Both writers live in Minneapolis. (Keep in mind that the winner of last year's National Book Award for young adult literature was Minneapolis author Will Alexander. We have a reputation to uphold.)
DiCamillo will be in conversation with Minnesota Public Radio's Cathy Wurzer next Tuesday night at the Fitzgerald; Ursu will launch her book at Red Balloon later this month.
Here's the full list:
Kathi Appelt: "The True Blue Scouts of Sugar Man Swamp."
Kate DiCamillo: "Flora and Ulysses."
Lisa Graff: "A Tangle of Knots."
Alaya Dawn Johnson: "The Summer Prince."
Cynthia Kadohata: "The Thing About Luck."
David Levithan: "Two Boys Kissing."
Tom McNeal: "Far, Far Away"
Meg Rosoff: "Picture Me Gone."
Anne Ursu: "The Real Boy."
Gene Luen Yang: "Boxers & Saints."
The short list will be announced Oct. 16.
Tomorrow: the long list for poetry.
Amanda Coplin is really a Pacific Northwest writer--she was born in Washington state, earned her bachelor's degree from the University of Portland and now lives in Portland. But her MFA is from the University of Minnesota, where she studied under Charles Baxter and others, and her career since graduation has been remarkable. Her first novel, "The Orchardist" (yes, yes, set in the Pacific Northwest) was a New York Times best-seller, garnered wide critical praise (including this review in the Star Tribune), was named a Barnes & Noble Discover Awards finalist, and made several best-of-the-year lists (including the Washington Post).
And now, more accolades: shortly after winning the Washington State Book Award for fiction (the nonfiction award went to Timothy Egan for "Short Nights of the Shadow Catcher"), Coplin was named one of the National Book Foundation's "Five under 35." (The other four: Molly Antopol, NoViolet Bulawayo, currently on the Man Booker Prize short list, Daisy Hildyard and Merritt Tierce.)
Each of the five was chosen by a previous National Book Award winner. And who chose Coplin? Why, Louise Erdrich, of course. Definitely not from the Pacific Northwest.
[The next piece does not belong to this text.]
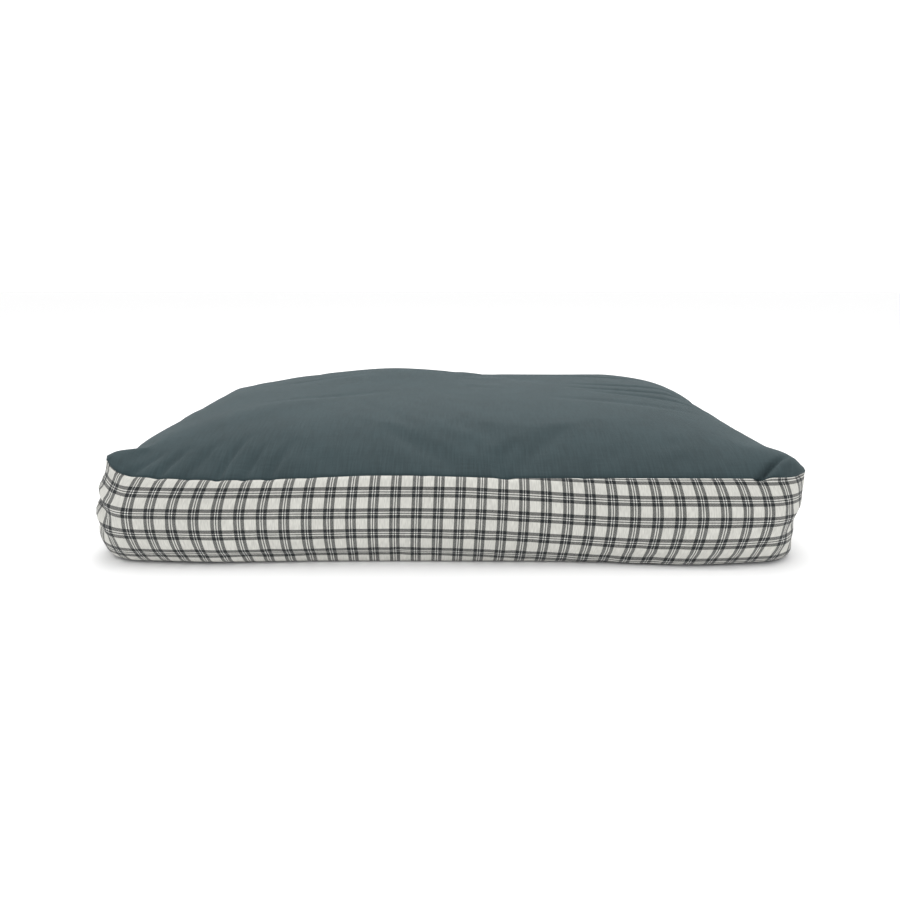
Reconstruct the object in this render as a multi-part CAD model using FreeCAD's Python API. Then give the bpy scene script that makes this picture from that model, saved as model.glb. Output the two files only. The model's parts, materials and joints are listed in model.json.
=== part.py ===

The Man Booker Prize shortlist was announced early this morning, winnowed down from a longlist of 13, and missing are Colum McCann's fine novel, "Transatlantic," as well as "The Spinning Heart," Donal Ryan's debut novel that caused so much buzz in Ireland. (The author had been rejected by 47 publishers.)
But the short list is stellar, and here it is:
"We Need New Names," by NoViolet Bulawayo. (Our review is here.)
"The Luminaries," by Eleanor Catton.
"The Harvest," by Jim Crace. (Our review is here.)
"The Lowland," by Jhumpa Lahiri. (Lahiri is coming to Minneapolis on Oct. 9. She'll be in conversation with writer Louise Erdrich, and you can buy tickets at www.birchbarkbooks.com. The price is $36, which includes an autographed copy of the book.) (Our review runs soon.)
"A Tale for the Time Being," by Ruth Ozeki.
"The Testament of Mary," by Colm Toibin. (Our review is here.)
The winner will be announced Oct. 15.
Meanwhile, the nominees for the National Book Award will be announced next week, doled out over four days on the website The Daily Beast for maximum drama. Children's and young adult book nominees will be announced on Monday at 9 a.m., poetry on Tuesday, nonfiction on Wednesday, and fiction on Thursday. Keep in mind that Minnesota writers won two of the four awards last year--Will Alexander won in young adult, and Louise Erdrich in fiction. This year one of the fiction judges is Minnesota writer (and University of Minnesota professor) Charles Baxter. Oh, so much reading to do.